Advertising bridge methods:

  Bridges put the 'method' lines in their extra-info documents.

     method SP methodname SP address:port SP arglist NL

  The address:port parse are as returned from an SMETHOD line.  The
  arglist is a K=V,... list as retuned in the ARGS part of the
  SMETHOD line.

  If the SMETHOD line includes a DECLARE: part, the routerinfo gets
  a new line:

     method-info SP methodname SP arglist NL

Bridge authority behavior

  We need to specify a way to test different transport methods that
  bridges claim to support.  We should test as many as possible.  We
  should NOT require that we have a way to tra

Bridgedb behavior:

  Bridgedb can, given a set of router descriptors and their
  corresponding extrainfo documents, generate a set of bridge lines
  for each descriptor.  Bridgedb may want to avoid handing out
  methods that seem to get bridges blocked quickly.

Implementation plan

  First, we should implement per-bridge socks settings (as
  described above in "manually configuring a client proxy for a
  bridge") and the extended-server-port mechanism.  This will let
  bridges run transport proxies such that they can hand-generate
  bridge lines to give to clients for testing.

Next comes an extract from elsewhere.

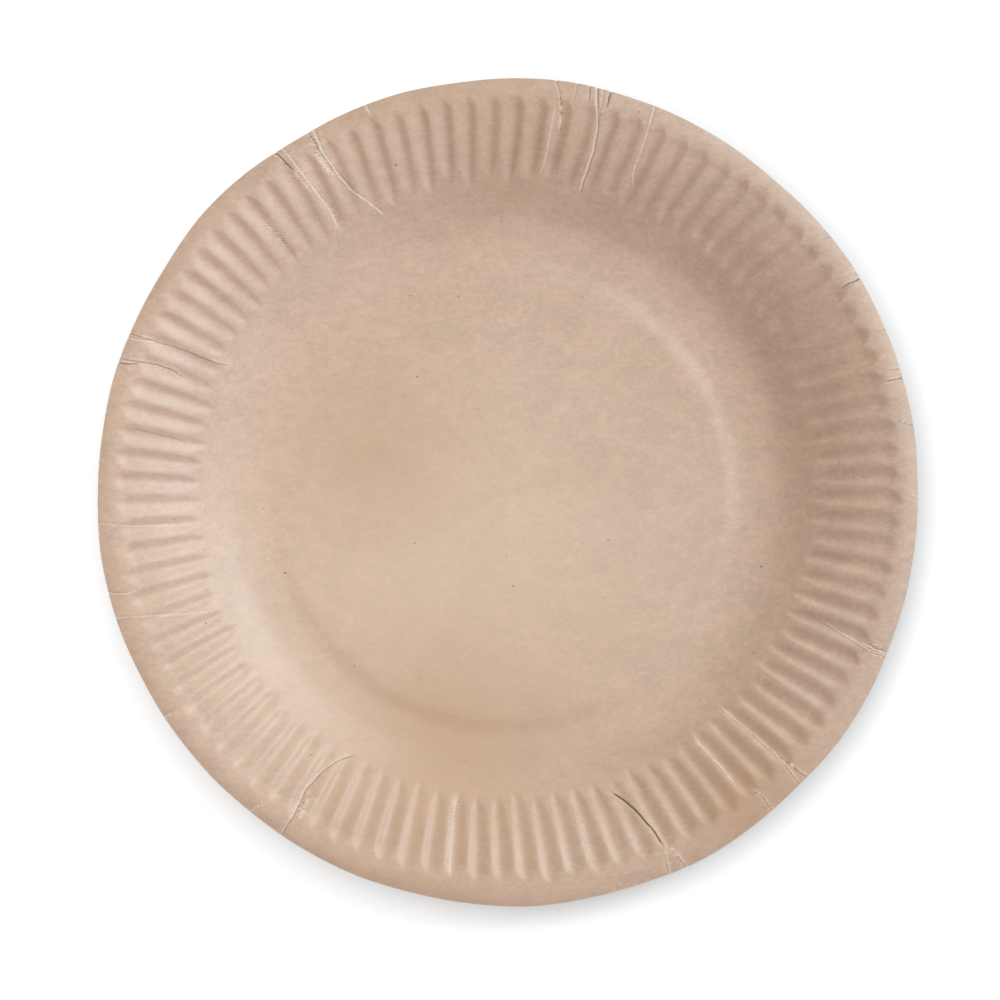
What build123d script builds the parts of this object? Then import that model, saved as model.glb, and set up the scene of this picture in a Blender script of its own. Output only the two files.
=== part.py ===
from build123d import *
import os
from math import cos, radians, sin, tan

# A shallow round plate pressed from one disc of paperboard: a slightly raised centre, a flat ring
# that it stands on, a rounded corner, a wall with radial flutes, and a smooth rim that rolls over.
# Millimetres, +Z up, with the origin on the table under the middle of the plate.

# Overall sizes
plate_diameter = 230.0
board = 0.45            # thickness of the paperboard, measured square to its surface

# Bottom, from the middle outwards
centre_rise = 0.45      # height of the raised centre above the foot ring
step_width = 5.5        # slope between the raised centre and the foot ring
foot_width = 6.0        # flat ring that touches the table
bend_width = 10.0       # rounded corner between the foot ring and the wall

# Wall and rim, from the corner outwards; every angle is a climb from the horizontal
wall_width = 2.0        # plain cone below the flutes
wall_angle = 32.0
run_in_width = 6.0      # length over which the flutes deepen from nothing
channel_width = 16.5    # main length of the flutes
channel_angle = 21.0
end_width = 1.8         # short end wall of each flute below the rim
land_width = 0.9        # plain cone outside the flutes
rim_width = 5.8         # rolled edge
rim_angle = 8.0         # climb where the rim starts
lip_angle = 16.0        # fall where the rim ends

# Flutes: round-bottomed channels between narrower crests
flute_count = 100
inner_depth = 0.3       # from crest to channel floor at the end of the run-in
outer_depth = 0.5       # the same at the outer end of the channels
crest_share = 0.3       # part of the pitch that a crest takes up


# Profile of the upper face, worked out from the edge of the plate inwards
channel_outer = plate_diameter / 2 - rim_width - land_width - end_width
channel_inner = channel_outer - channel_width
wall_outer = channel_inner - run_in_width
bend_outer = wall_outer - wall_width
foot_outer = bend_outer - bend_width
foot_inner = foot_outer - foot_width
centre_radius = foot_inner - step_width


def climb(start, width, angle):
    """The point that lies width further out along a straight climb."""
    return start + Vector(width, width * tan(radians(angle)))


bend_start = Vector(foot_outer, board)
bend_end = climb(bend_start, bend_width, wall_angle / 2)
wall_end = climb(bend_end, wall_width, wall_angle)
run_in_end = climb(wall_end, run_in_width, wall_angle)
channel_end = climb(run_in_end, channel_width, channel_angle)
flute_end = climb(channel_end, end_width, rim_angle)
land_end = climb(flute_end, land_width, rim_angle)
rim_corner = climb(land_end, rim_width / 2, rim_angle)
lip = climb(rim_corner, rim_width / 2, -lip_angle)


def below(place, angle, drop):
    """The point that lies drop below a surface of this climb, square to it."""
    return place + Vector(sin(radians(angle)), -cos(radians(angle))) * drop


def round_off(start, start_angle, end, end_angle):
    """A smooth curve that leaves start and reaches end along their own climbs."""
    start_slope = tan(radians(start_angle))
    end_slope = tan(radians(end_angle))
    reach = (end.Y - start.Y - (end.X - start.X) * end_slope) / (start_slope - end_slope)
    return Bezier(start, climb(start, reach, start_angle), end)


def bottom_profile(drop):
    """The centre, step, foot ring, rounded corner and plain wall, seen in section."""
    floor = board - drop
    centre = Line((0, floor + centre_rise), (centre_radius, floor + centre_rise))
    step = Line(centre @ 1, (foot_inner, floor))
    foot = Line(step @ 1, (foot_outer, floor))
    bend = round_off(foot @ 1, 0, below(bend_end, wall_angle, drop), wall_angle)
    wall = Line(bend @ 1, below(wall_end, wall_angle, drop))
    return [centre, step, foot, bend, wall]


def rim_profile(drop):
    """The plain land outside the flutes and the rolled rim, seen in section."""
    land = Line(below(flute_end, rim_angle, drop), below(land_end, rim_angle, drop))
    roll = round_off(land @ 1, rim_angle, below(lip, -lip_angle, drop), -lip_angle)
    return [land, roll]


def turned(profile):
    """The surface that a profile sweeps round the middle of the plate."""
    return Shell.revolve(Wire([Plane.XZ * edge for edge in profile]), 360, Axis.Z)


def wave_ring(place, angle, depth):
    """A closed ring round the plate that dips into every flute, square to the wall at this place."""
    def point(turn, drop):
        spot = below(place, angle, drop)
        return Vector(spot.X, 0, spot.Y).rotate(Axis.Z, turn * 360 / flute_count)

    def along(turn):
        return Vector(0, 1, 0).rotate(Axis.Z, turn * 360 / flute_count)

    def arc(start, end, end_drop, middle_drop):
        points = [point(start, end_drop), point((start + end) / 2, middle_drop), point(end, end_drop)]
        if depth:
            return Edge.make_three_point_arc(*points)
        return Edge.make_spline(points, tangents=[along(start), along(end)])

    arcs = []
    for flute in range(flute_count):
        crest_start = flute - crest_share / 2
        crest_end = flute + crest_share / 2
        shoulder = depth * crest_share
        arcs.append(arc(crest_start, crest_end, shoulder, 0))
        arcs.append(arc(crest_end, crest_start + 1, shoulder, depth))
    return Wire(arcs)


def fluted_wall(drop):
    """Straight strips from ring to ring, so the flutes rise out of the wall and end at the rim."""
    stations = [
        (wall_end, wall_angle, 0),
        (run_in_end, (wall_angle + channel_angle) / 2, inner_depth),
        (channel_end, (channel_angle + rim_angle) / 2, outer_depth),
        (flute_end, rim_angle, 0),
    ]
    rings = [wave_ring(below(place, angle, drop), angle, depth) for place, angle, depth in stations]
    return Shell.make_loft(rings, ruled=True)


# The upper and lower faces are the same surfaces one board apart, joined by the cut edge
upper_rim = rim_profile(0)
lower_rim = rim_profile(board)
cut_edge = Line(upper_rim[-1] @ 1, lower_rim[-1] @ 1)

surfaces = [
    fluted_wall(0),
    fluted_wall(board),
    turned(bottom_profile(0)),
    turned(bottom_profile(board)),
    turned(upper_rim + [cut_edge] + lower_rim[::-1]),
]
plate = Solid(Shell([face for surface in surfaces for face in surface.faces()]))
plate.label = "plate"

os.makedirs("parts", exist_ok=True)
export_step(plate, "parts/plate.step")

height = plate.bounding_box().size.Z
print(f"plate: {plate_diameter:.0f} mm across, {height:.1f} mm high, {plate.volume / 1000:.1f} cm3 of board")
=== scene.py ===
# %% [markdown]
# # A kraft paper plate
#
# A disposable plate is one disc of paperboard that a heated die has pressed into shape. The middle
# is raised by less than a millimetre, a narrow ring round it touches the table, and the wall climbs
# to a rim that rolls over. Pressing a flat disc into a dish leaves spare board in the wall, which the
# die gathers into flutes, and what the flutes can't take up folds into small creases.
#
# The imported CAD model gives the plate's place and size. It has even flutes and no creases, so it
# stays as the solid that things rest on, and this lesson builds the visible plate over it.

# %% Load the frame
import math
from collections import namedtuple

import bpy
import numpy as np
from mathutils import Matrix, Vector


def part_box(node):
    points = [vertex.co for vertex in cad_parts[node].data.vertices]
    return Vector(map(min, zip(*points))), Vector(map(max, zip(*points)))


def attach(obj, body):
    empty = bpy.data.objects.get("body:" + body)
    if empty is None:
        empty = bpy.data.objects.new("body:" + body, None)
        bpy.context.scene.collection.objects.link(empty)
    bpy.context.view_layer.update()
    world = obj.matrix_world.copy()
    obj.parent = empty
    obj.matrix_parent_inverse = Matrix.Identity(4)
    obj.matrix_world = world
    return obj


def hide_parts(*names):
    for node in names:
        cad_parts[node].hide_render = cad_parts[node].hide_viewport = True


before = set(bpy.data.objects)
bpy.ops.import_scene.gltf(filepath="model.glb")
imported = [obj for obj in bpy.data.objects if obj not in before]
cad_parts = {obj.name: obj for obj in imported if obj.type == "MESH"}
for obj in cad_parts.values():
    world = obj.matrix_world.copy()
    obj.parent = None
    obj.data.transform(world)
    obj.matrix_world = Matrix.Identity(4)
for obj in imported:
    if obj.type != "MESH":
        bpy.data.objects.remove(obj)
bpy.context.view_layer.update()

# %% Sizes taken from the frame
MM = 0.001
cad_low, cad_high = (np.array(corner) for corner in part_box("plate"))
RADIUS = (cad_high[0] - cad_low[0]) / 2
HEIGHT = cad_high[2]
BOARD = 0.45 * MM
print(f"the plate is {2 * RADIUS / MM:.0f} mm across and {HEIGHT / MM:.1f} mm high")

# %% [markdown]
# ## The section of the plate
#
# Every place on the plate is named by its azimuth, in degrees from +X, and its reach, which is 0 in
# the middle and 1 at the cut edge. A section could be drawn as heights, but a pressed board is
# easier to judge by how steeply it climbs: that is what light shows. So the section is a short list
# of climbs, joined smoothly, and the height is what they add up to on the way out.

# %% How steeply the board climbs at each reach
CLIMB = [
    (0.000, 0.00), (0.570, 0.00), (0.606, 0.13), (0.654, 0.36), (0.700, 0.83), (0.735, 1.00),
    (0.775, 0.96), (0.820, 0.86), (0.872, 0.63), (0.930, 0.40), (0.950, 0.18), (0.964, 0.00),
    (0.980, -0.30), (1.000, -0.55),
]
STEEPEST = math.radians(31.5)
SECTION_PLACES = 2001


def climb_at(reach):
    """The wall's climb in radians, without the step round the middle."""
    places, shares = zip(*CLIMB)
    return STEEPEST * np.interp(reach, places, shares)


fine_reach = np.linspace(0, 1, SECTION_PLACES)
rises = np.tan(climb_at(fine_reach)) * RADIUS
wall_height = np.concatenate([[0], np.cumsum((rises[1:] + rises[:-1]) / 2 * np.diff(fine_reach))])
wall_height *= (HEIGHT - BOARD) / wall_height.max()
print(f"rim top {(wall_height.max() + BOARD) / MM:.1f} mm, cut edge {(wall_height[-1] + BOARD) / MM:.1f} mm")

# %% [markdown]
# ## The step round the middle
#
# The die lifts the middle of the plate off the table, so that the plate stands on a ring and doesn't
# rock. The lifted disc isn't quite in the middle of the blank, and the step fades out on one side,
# where the board was thinner or the die wore. A bevel on a disc would be even all round. Here the
# step is a smooth rise measured from its own middle, times how much of it is left at each azimuth.
# On the faded side the disc slopes down gently instead, from a little outside its middle.

# %% Two ways to measure
def smoothstep(low, high, value):
    """Rises smoothly from 0 at low to 1 at high."""
    share = np.clip((value - low) / (high - low), 0, 1)
    return share * share * (3 - 2 * share)


def turn_from(start, azimuth):
    """Degrees anticlockwise from one azimuth to another, between -180 and 180."""
    return (azimuth - start + 180) % 360 - 180


print(f"a quarter of the way along, a smooth rise has risen {smoothstep(0, 1, 0.25):.2f}")
print(f"from azimuth 350 to azimuth 10 is {turn_from(350, 10)} degrees")

# %% Step
STEP_RISE = 0.70 * MM
STEP_MIDDLE = np.array([-1.2, -1.0]) * MM
STEP_REACH = 0.566
STEP_HALF_WIDTH = 0.026
STEP_FADED_AZIMUTH = 158
STEP_FADED_TO = 0.25
FADED_WITHIN = 20
WHOLE_BEYOND = 75
SLOPES_FROM = 0.15


def step_height(x, y):
    """How far the middle of the plate is lifted at each place."""
    reach = np.hypot(x - STEP_MIDDLE[0], y - STEP_MIDDLE[1]) / RADIUS
    turn = turn_from(STEP_FADED_AZIMUTH, np.degrees(np.arctan2(y, x)))
    inside = 1 - smoothstep(STEP_REACH - STEP_HALF_WIDTH, STEP_REACH + STEP_HALF_WIDTH, reach)
    faded = 1 - smoothstep(FADED_WITHIN, WHOLE_BEYOND, np.abs(turn))
    softer = 1 - smoothstep(SLOPES_FROM, STEP_REACH - STEP_HALF_WIDTH, reach)
    left = 1 - faded * (1 - STEP_FADED_TO)
    return STEP_RISE * inside * (left + (1 - left) * softer)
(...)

  Once that's done, we can improve usability a little bit by
  implementing external proxies.  Once that's done, we can see if we
  need any managed proxies, or if the whole idea there is silly.

  If we do, the next most important part seems to be getting
  the client-side automatic part written.  And once that's done, we
  can evaluate how much of the server side is easy for people to do
  and how much is hard.

  The "obfsproxy" obfuscating proxy is a likely candidate for an
  initial transport, as is Steven Murdoch's http thing or something
  similar.

Notes on plugins to write:

   We should ship a couple of null plugin implementations in one or two
   popular, portable languages so that people get an idea of how to
   write the stuff.

   1. We should have one that's just a proof of concept that does
      nothing but transfer bytes back and forth.

   1. We should not do a rot13 one.

   2. We should implement a basic proxy that does not transform the bytes at all

   1. We should implement DNS or HTTP using other software (as goodesll
      did years ago with DNS) as an example of wrapping existing code into
      our plugin model.

   2. The obfuscated-ssh superencipherment is pretty trivial and pretty
   useful.  It makes the protocol stringwise unfingerprintable.

      1. Nick needs to be told firmly not to bikeshed the obfuscated-ssh
        superencipherment too badly

         1. Go ahead, bikeshed my day

   1. If we do a raw-traffic proxy, openssh tunnels would be the logical choice.

Appendix: recommendations for transports

  Be free/open-source software.  Also, if you think your code might
  someday do so well at circumvention that it should be implemented
  inside Tor, it should use the same license as Tor.

  Use libraries that Tor already requires. (You can rely on openssl and
  libevent being present if current Tor is present.)

  Be portable: most Tor users are on Windows, and most Tor developers
  are not, so designing your code for just one of these platforms will
  make it either get a small userbase, or poor auditing.

  Think secure: if your code is in a C-like language, and it's hard to
  read it and become convinced it's safe, then it's probably not safe.

  Think small: we want to minimize the bytes that a Windows user needs
  to download for a transport client.

  Avoid security-through-obscurity if possible.  Specify.

  Resist trivial fingerprinting: There should be no good string or regex
  to search for to distinguish your protocol from protocols permitted by
  censors.

  Imitate a real profile: There are many ways to implement most
  protocols -- and in many cases, most possible variants of a given
  protocol won't actually exist in the wild.